HILTON ALS ON SHIRLEY CHISHOLM


In 1976 Rolling Stone magazine published Richard Avedon's "The Family," a series of portraits of figures who counted, for good or ill, in a post-Watergate world. The editor behind this project was the esteemed writer, Renata Adler, who, in addition to her knowledge of politics, contributed something, I think, to Avedon's understanding of how an American political system worked. And what editor and artist came away with was a portfolio about a family of sorts, one united in its interest in democracy--and power. Shirley Chisholm is just one of two distinguished women of color in the series--the other is Barbara Jordan--and when I look at the picture I recall how much Chisholm meant to the West Indian-American community I grew up in, in the Crown Heights section of Brooklyn, in the nineteen-seventies. She was one of "us"; her mother was from Barbados, my ancestral home.

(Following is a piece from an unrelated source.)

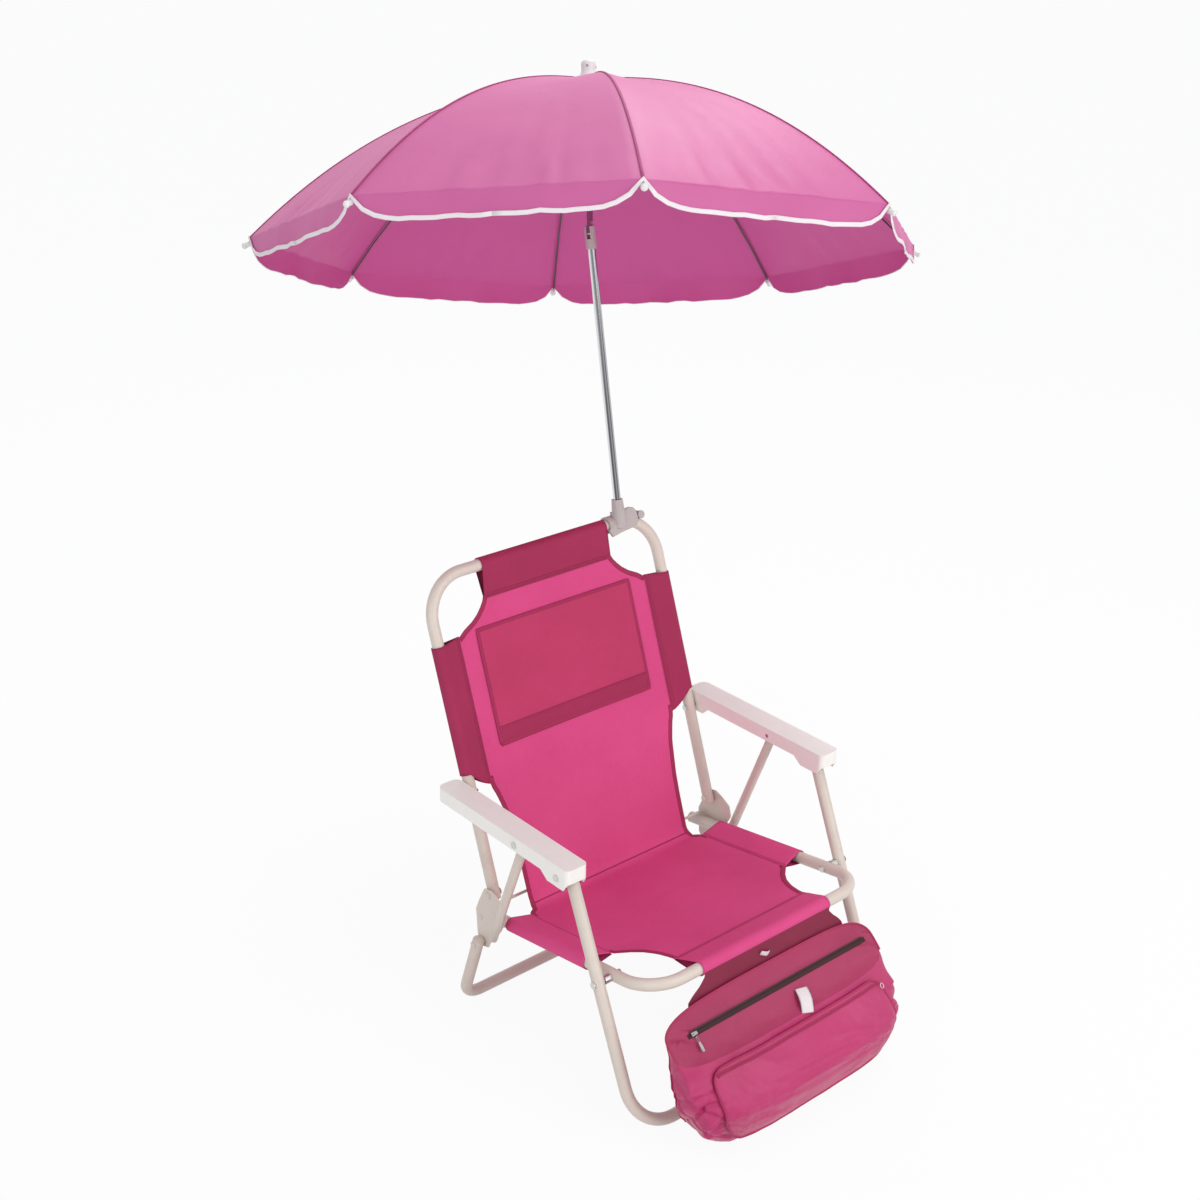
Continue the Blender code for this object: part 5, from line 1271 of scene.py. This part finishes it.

In Brooklyn Chisholm attended all the schools--Girl's High, Brooklyn College--I knew because they were the schools good West Indian girls went to. But by the time Chisholm became the first black woman elected to congress, in 1968, her Brooklyn world was changing; her parents and my grandparents immigrant dream of a better world was collapsing under the weight of first generation anger and destruction. In 1972 Chisholm became the first black woman to run for President of the United States; she called for a "bloodless revolution." Her campaign was underfunded, but the freedom and pride was in the trying. In the Avedon portrait she's wearing a safari jacket; she was a big game hunter in a world that, because she was a woman, treated her as prey. Had she bothered much with what other people thought of her, she wouldn't have been herself.